Forecasting on the positive side, K-Stew bestie Ghesquière has already done a lot of the heavy lifting where brand revamp is concerned, transforming the traditional French couture house into a bastion of rottweiler-screen printed, bad-ass biker jacket cool, coveted by "edgy" celebrities and socialites from San Diego to Shanghai. Wang's own ethos, homegrown on the streets of Lower Manhattan and coveted by sidewalkers worldwide, is more of a natural fit aesthetically than Slimane's was for YSL. Accordingly, we are unlikely to see the same variety of 180 degree aesthetic whip-lashing that constituted the shift from Pilati to Hedi. We will be able to count on ample amounts of black, a grungy underpinning of futuristic luxe and some highly covetable accessories. In the spirit of house founder, couturier Cristobal, Wang is likely to tick the signature boxes of stark simplicity, streamlined silhouettes, fluid lines and innovative waist-lines quite well.

But then comes the question of Wang's tenderness of age.

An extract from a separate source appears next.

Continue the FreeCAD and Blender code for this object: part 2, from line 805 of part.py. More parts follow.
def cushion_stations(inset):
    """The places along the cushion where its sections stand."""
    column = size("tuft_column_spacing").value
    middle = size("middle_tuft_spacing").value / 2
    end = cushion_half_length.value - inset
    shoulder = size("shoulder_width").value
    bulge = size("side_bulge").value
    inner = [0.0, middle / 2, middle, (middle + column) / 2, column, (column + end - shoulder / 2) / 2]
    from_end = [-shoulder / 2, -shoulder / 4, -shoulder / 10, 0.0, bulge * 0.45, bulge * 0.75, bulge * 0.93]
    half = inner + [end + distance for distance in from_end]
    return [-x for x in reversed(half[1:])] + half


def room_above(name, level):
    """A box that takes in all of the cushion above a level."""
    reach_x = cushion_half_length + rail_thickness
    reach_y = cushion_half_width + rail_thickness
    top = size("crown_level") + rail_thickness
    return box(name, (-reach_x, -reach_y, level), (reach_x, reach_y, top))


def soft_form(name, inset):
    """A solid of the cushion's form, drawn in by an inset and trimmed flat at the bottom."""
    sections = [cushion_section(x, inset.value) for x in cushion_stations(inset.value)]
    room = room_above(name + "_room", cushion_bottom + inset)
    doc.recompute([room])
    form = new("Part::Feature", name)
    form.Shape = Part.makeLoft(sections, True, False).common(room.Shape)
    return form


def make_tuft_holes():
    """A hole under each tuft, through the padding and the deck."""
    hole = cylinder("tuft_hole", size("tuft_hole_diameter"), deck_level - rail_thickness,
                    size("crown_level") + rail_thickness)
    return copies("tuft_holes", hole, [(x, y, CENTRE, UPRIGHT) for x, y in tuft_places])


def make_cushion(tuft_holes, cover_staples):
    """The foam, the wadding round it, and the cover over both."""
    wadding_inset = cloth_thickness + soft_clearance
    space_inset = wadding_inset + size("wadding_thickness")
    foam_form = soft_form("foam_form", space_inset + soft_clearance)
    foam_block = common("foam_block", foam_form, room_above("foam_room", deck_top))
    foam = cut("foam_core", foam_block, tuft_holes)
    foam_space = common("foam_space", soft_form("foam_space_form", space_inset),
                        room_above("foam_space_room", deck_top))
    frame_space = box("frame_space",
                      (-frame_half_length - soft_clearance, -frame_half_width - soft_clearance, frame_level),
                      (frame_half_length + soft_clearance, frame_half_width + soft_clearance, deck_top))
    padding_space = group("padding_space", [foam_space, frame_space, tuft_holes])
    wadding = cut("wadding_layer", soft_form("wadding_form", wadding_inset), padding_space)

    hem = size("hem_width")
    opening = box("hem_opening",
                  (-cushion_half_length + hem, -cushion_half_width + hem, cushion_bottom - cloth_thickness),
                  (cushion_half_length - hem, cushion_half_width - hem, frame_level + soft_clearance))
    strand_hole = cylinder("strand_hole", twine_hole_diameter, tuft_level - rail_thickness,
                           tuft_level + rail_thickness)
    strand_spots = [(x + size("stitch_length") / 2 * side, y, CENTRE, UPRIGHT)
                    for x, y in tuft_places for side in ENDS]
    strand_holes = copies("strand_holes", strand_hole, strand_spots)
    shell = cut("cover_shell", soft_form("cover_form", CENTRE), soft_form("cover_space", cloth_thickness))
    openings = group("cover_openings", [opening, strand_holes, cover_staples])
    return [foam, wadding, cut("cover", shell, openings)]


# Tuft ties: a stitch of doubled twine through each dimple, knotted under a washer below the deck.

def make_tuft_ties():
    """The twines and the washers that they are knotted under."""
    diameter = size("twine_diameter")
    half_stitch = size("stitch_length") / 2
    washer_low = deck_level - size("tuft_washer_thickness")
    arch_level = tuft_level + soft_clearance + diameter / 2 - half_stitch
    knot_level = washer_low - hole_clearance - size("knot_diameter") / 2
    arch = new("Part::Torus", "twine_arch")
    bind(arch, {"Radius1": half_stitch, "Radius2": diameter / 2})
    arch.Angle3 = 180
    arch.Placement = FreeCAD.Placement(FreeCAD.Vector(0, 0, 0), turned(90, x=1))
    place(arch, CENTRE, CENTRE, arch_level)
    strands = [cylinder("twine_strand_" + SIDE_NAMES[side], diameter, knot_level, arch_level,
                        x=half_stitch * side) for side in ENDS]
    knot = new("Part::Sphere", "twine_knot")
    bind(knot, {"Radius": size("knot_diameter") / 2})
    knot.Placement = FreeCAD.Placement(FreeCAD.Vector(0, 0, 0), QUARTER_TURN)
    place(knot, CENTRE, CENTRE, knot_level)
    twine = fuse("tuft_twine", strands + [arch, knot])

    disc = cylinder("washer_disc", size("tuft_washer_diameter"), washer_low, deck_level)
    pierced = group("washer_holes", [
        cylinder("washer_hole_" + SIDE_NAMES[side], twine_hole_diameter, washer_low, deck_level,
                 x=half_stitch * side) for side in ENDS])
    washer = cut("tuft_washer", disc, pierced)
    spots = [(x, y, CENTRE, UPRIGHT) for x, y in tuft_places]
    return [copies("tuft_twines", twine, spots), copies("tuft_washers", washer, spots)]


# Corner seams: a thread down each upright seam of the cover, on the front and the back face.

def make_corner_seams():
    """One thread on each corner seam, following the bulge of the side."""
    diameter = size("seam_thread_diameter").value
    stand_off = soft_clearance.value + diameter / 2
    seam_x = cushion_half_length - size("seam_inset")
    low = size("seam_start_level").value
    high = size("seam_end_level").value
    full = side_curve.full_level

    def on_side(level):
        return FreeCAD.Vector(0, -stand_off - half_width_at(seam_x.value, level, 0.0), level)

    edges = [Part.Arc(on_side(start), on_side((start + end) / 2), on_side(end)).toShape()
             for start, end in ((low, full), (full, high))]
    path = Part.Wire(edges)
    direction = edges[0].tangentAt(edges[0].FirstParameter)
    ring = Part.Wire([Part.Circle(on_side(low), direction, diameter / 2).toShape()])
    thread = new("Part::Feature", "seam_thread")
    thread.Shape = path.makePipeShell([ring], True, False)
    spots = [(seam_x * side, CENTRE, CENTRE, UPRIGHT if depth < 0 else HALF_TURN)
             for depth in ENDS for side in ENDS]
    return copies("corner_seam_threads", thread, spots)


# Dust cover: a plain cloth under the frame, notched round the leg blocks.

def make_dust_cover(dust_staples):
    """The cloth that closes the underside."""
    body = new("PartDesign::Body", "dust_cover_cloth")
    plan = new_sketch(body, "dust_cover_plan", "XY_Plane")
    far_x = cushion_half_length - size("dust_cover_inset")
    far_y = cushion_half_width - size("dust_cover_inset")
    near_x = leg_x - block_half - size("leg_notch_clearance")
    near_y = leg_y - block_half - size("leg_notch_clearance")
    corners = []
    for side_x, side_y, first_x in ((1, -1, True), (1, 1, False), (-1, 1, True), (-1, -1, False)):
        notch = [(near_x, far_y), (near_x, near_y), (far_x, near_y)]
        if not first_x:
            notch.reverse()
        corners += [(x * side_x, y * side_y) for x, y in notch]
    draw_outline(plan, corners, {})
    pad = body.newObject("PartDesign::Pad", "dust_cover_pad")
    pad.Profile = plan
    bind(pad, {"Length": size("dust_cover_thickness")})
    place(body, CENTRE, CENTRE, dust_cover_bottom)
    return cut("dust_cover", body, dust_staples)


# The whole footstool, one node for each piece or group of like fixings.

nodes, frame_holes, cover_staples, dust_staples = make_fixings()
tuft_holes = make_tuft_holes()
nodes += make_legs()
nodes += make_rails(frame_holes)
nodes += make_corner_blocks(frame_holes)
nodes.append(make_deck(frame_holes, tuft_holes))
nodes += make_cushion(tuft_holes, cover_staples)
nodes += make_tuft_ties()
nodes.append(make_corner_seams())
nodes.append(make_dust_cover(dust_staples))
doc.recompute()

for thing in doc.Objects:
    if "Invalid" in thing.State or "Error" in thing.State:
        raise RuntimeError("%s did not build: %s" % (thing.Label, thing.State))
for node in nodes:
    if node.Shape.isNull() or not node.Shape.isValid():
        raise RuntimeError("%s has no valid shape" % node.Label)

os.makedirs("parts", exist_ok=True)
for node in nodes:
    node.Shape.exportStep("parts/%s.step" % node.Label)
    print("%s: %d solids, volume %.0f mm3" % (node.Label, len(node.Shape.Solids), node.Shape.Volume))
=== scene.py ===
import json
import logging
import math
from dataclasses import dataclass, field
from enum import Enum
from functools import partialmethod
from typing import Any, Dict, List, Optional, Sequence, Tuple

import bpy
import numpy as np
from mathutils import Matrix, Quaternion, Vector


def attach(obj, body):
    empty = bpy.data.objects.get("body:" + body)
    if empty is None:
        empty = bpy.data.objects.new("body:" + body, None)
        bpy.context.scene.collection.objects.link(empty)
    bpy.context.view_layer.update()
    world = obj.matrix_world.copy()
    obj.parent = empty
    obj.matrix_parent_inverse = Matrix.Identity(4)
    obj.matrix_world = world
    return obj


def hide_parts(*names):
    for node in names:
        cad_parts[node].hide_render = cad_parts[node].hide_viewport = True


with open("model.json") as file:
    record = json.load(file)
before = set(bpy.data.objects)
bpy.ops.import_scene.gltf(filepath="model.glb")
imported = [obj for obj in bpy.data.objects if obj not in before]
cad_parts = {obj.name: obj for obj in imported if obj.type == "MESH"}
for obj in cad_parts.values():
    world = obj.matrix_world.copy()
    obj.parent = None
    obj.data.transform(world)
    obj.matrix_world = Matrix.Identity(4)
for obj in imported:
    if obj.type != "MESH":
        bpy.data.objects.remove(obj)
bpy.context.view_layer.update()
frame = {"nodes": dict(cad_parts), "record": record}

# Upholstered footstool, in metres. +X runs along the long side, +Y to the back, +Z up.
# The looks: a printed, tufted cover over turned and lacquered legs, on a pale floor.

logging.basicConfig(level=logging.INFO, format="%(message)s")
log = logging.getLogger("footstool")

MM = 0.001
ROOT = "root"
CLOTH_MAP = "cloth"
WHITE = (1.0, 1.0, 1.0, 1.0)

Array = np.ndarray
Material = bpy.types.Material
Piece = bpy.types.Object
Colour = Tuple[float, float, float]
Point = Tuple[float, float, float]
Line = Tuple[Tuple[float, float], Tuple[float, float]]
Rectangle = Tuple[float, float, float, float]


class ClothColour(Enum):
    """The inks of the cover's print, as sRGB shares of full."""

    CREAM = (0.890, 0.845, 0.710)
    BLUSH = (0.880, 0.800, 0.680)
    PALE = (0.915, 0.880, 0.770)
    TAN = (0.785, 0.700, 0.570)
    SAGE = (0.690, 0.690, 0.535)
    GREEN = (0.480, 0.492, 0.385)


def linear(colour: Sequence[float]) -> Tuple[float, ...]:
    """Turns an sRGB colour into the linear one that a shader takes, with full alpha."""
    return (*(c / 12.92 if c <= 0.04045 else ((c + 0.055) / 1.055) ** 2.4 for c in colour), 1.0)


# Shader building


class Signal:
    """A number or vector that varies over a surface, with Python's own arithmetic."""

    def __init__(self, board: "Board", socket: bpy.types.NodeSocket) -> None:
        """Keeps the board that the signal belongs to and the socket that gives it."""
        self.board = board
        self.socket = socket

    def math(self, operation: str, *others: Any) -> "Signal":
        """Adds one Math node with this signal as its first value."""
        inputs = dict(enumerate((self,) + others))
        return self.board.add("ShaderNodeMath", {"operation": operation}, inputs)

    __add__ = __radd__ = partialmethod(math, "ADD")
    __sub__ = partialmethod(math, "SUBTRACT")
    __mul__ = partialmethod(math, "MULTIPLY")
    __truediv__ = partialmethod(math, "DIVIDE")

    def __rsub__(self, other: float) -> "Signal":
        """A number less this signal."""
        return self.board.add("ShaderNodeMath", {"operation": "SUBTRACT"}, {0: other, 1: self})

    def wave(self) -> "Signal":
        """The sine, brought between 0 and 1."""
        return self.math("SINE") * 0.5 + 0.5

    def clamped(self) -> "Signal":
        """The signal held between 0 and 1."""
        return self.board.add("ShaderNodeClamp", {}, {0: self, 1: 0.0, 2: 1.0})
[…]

Unlike Slimane, who of course held the reigns of Dior Homme for a good seven years, 28-year-old Alex has never faced the task of submerging his vision to blend harmoniously with the heritage a revered house. Much like the late Lee McQueen at Givenchy (with whom he shares the name Alexander), at this stage of his career, Wang is a talented up-and-comer displaying promise unbound but untempered by the longevity of big gun commercial experience. His eponymous ready to wear label was launched in 2007 and he only opened his first stand-alone store in 2011. Balenciaga, by contrast, operates boutiques in over two dozen countries. The uptick in commercial scale and market responsibility is considerable.

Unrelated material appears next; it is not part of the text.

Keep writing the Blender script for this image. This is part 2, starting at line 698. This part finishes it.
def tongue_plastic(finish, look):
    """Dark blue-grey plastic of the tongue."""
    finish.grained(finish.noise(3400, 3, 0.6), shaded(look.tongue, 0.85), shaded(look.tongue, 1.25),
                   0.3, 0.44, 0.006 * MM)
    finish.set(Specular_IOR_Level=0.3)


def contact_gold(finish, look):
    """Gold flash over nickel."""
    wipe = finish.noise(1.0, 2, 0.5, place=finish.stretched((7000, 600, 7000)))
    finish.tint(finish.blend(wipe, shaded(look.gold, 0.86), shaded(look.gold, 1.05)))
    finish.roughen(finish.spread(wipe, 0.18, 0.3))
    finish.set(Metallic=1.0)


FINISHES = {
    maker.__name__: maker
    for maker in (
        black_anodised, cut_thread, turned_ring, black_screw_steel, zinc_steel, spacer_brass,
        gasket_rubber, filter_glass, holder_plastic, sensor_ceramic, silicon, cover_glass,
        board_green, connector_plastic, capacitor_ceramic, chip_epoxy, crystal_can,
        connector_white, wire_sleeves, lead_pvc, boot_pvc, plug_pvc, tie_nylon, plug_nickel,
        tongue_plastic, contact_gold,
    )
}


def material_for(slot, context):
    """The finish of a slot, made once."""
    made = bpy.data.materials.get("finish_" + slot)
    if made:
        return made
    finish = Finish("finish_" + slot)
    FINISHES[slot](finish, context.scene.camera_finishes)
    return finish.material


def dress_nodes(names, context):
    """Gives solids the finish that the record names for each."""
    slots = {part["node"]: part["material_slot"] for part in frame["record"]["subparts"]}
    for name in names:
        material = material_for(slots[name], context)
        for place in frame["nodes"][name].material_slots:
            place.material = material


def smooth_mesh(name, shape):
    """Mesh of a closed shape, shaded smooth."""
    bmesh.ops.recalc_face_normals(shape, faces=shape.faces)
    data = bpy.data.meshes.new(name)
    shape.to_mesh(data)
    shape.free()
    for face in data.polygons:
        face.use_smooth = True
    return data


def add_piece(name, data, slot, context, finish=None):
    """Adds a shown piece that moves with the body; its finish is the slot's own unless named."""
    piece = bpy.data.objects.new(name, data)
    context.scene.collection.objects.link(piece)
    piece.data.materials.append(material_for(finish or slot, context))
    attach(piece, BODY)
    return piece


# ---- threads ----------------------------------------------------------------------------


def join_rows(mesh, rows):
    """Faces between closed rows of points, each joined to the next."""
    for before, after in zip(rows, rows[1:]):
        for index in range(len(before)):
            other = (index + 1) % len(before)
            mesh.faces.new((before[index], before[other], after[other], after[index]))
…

If historical antecedents provide any insight, one need only look to the disaster that was Lee McQueen's five year tenure at Givenchy (1997-2001). Besides Lee's laments that the Parisian fashion house stymied his creativity, as Menkes rightly points out, McQueen leveraged his time at LVMH-owned Givenchy to lure the affections of rival PPR for substantial investment for his own, eponymous line, thus fostering a "sense of distrust and fear of being discarded [that] is a two-way problem." One is just as likely to discard the other when a better, more self-serving opportunity comes along; it's the business of fashion. Wang is well on his way to becoming, like Lee, a flagship brand for his nation's fashion industry, epitomising what it means to be an American designer today and many years to come. An elevation in prominence worldwide vis a vis the securing of the Balenciaga helmsmanship will at once detract from the building of the legacy of his own brand but also make Alexander Wang, the man and the label, a brand more appealing for large-scale investment.

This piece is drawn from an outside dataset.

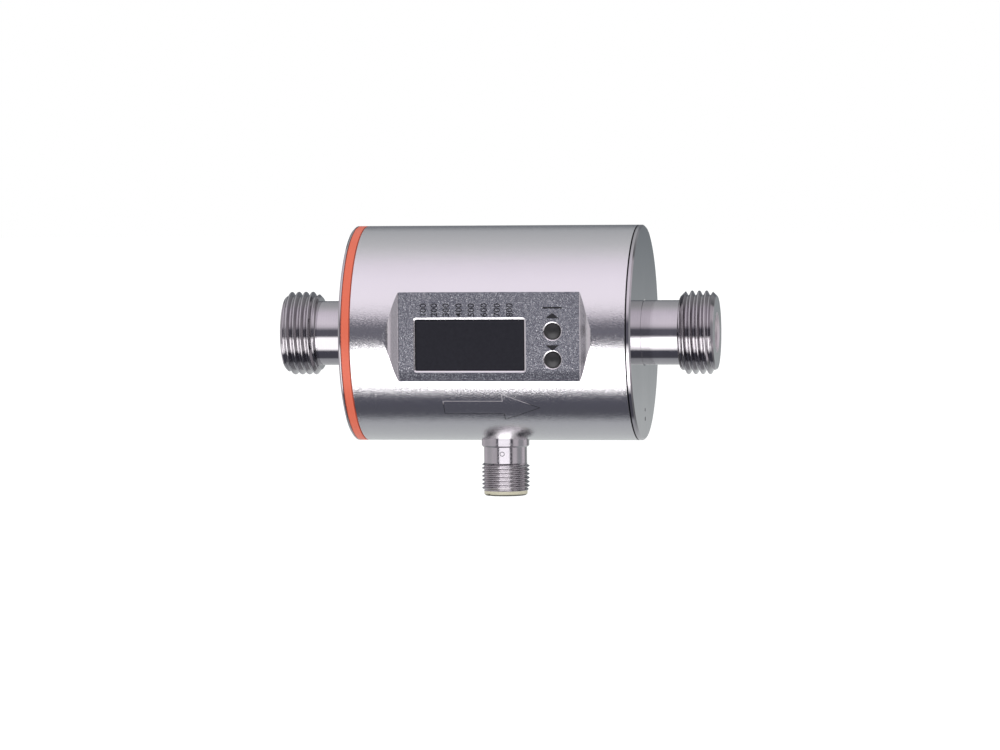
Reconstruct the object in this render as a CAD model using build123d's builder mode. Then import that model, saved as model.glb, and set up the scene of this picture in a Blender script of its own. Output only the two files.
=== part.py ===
"""Electromagnetic flow meter: a steel can on a flow tube, with a display panel and two buttons.

Millimetres. The flow bore lies on the X axis, from the inlet at -X to the outlet at +X.
The display panel faces -Y, and the cable connector points down, along -Z.
"""

import os
from math import radians, tan

from build123d import *

# Clearances, and how far a cutting shape runs past what it cuts
seat_clearance = 0.05
cut_overrun = 1.0
end_clearance = 0.1
button_clearance = 0.1
window_clearance = 0.06

# Housing can
housing_radius = 27.0
sleeve_wall = 1.2
housing_half_length = 36.5
inlet_rim = 0.68
outlet_rim = 1.12
ring_width = 2.22
seam_chamfer = 0.1
seam_width = 0.2
seam_depth = 0.4
plate_bevel = 0.4
plate_bore_chamfer = 0.2
plate_thickness = 1.8
ring_spigot_wall = 1.6
plate_spigot_wall = 1.8
spigot_length = 4.0

# Display recess, a flat pressed into the front of the can
panel_center_x = 1.0
panel_length = 45.4
panel_depth = 2.36
panel_end_slope = 45
panel_crease = 0.6
shoulder_slope = 4
shoulder_depth = 0.1
shoulder_radius = 3.0

# Display window and its seal
window_length = 27.4
window_height = 12.75
window_center_x = -4.83
window_center_z = -2.05
window_corner = 0.35
window_rim_width = 0.4
window_rim_depth = 0.2
window_setback = 0.2
pane_bevel = 0.25
window_flange = 1.6
window_flange_thickness = 1.0
gasket_thickness = 0.5

# Push buttons
button_radius = 1.87
button_pitch = 7.04
button_center_x = 15.86
button_upper_z = 1.3
button_dome = 0.5
button_land = 0.1
button_rim_width = 0.4
button_rim_depth = 0.2
button_flange = 0.6
button_flange_thickness = 0.6
button_flange_gap = 0.1
button_stem_radius = 1.0
button_travel = 0.5
button_stop_gap = 0.05
switch_size = 4.6
switch_height = 1.8

# Flow tube and pipe fittings
flow_bore_radius = 4.5
overall_half_length = 54.8
stub_radius = 8.1
thread_major_radius = 10.4775
thread_length = 9.0
thread_end_chamfer = 1.35
thread_back_chamfer = 1.35
bore_mouth_chamfer = 0.5
fitting_collar_radius = 11.0
fitting_collar_thickness = 2.0
fitting_inner_end = 24.0
socket_depth = 6.0
socket_wall = 2.4
tube_radius = 7.0
tube_block_length = 24.0
tube_block_depth = 16.0
tube_block_height = 14.0

# Square-cut seals
seal_section = 1.0
seal_groove_play = 0.3
tube_seal_from_end = 2.9
spigot_seal_from_end = 1.4

# Electrodes and temperature probe
electrode_stem_radius = 0.8
electrode_seal_radius = 1.5
electrode_reach = 2.8
electrode_nut_size = 3.6
electrode_nut_height = 1.6
electrode_seal_depth = 1.1
probe_x = 10.0
probe_radius = 1.2
probe_reach = 6.0
probe_hex_size = 3.6
probe_hex_height = 2.4

# Magnet system
pole_shoe_radius = 6.0
pole_shoe_thickness = 1.5
pole_stem_radius = 3.0
pole_height = 11.0
bobbin_wall = 0.8
bobbin_radius = 7.5
coil_radius = 7.2
yoke_thickness = 1.5
yoke_width = 14.0
yoke_depth = 26.0
yoke_corner = 3.0

# Boards and carriers
board_thickness = 1.6
carrier_thickness = 1.9
carrier_height = 26.0
carrier_rib_thickness = 1.5
carrier_rib_reach = 4.0
carrier_rib_height = 12.0
post_height = 1.6
post_radius = 2.0
display_board_length = 46.0
display_board_height = 20.0
display_post_span_x = 40.0
display_post_span_z = 16.0
main_board_length = 52.0
main_board_height = 30.0
main_post_span_x = 44.0
main_post_span_z = 22.0
screw_radius = 0.8
screw_head_radius = 1.5
screw_head_height = 1.1
screw_grip = 3.2
screw_length = 4.6
processor = {"length": 9.0, "height": 9.0, "rise": 1.4, "x": -6.0, "z": 2.0}
coil_driver = {"length": 6.0, "height": 5.0, "rise": 1.2, "x": 6.0, "z": -6.0}
capacitor = {"length": 8.0, "height": 7.0, "rise": 3.6, "x": -17.0, "z": -3.0}
signal_amplifier = {"length": 5.0, "height": 4.0, "rise": 1.2, "x": 7.0, "z": 6.0}
module_length = 26.0
module_height = 11.4
cable_x = 12.5
cable_width = 8.0
cable_thickness = 0.3
cable_rise = 17.6
cable_tail = 4.0
cable_bend = 6.0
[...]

Moving to potential personal consequences, Menkes writes: "within the fashion world there are many other open secrets about drug and alcohol addiction. Without the support of a 'family' -- actual or composed of loyal friends -- the designers are sent off to rehab or may just quietly leave." Case in point: one Monsieur John Galliano. The demands of eight collections per year per brand (Wang heads up two if you don't count his diffusion "T"), are mentally staggering. And we all know that our dear Alex (bless him and his blow-out NYFW after parties) loves to toss those long locks, drink in hand, late into the night. For someone so young who already has a reputation for being a bit of a party boy, the pressures to rise above and navigate the treachery of the road ahead will be watched closely.

So the question remains: who will emerge all the better from this pairing? Or will the match sail on smoothly to the tune of Marc Jacobs for Louis Vuitton a decade plus on? Can Alex successfully navigate this cross-pollination, keeping the flame of Balenciaga alive without allowing his own line to suffer, or converging them into one giant collection that shows half in New York at calendar's start and half in Paris at its end? Bright young things for bold old brands may seem like a good idea from both designer and conglomerate stand-point, especially as the commodifcation of our little industry marches right along. But if harbingers of the past can issue any words of warning to would be stallions, chomping at the bit of their newer, posher, Frencher stables, it's that the strong and steady steed, well-trained and capable of testing the limits without burning out, is the one worth putting money on.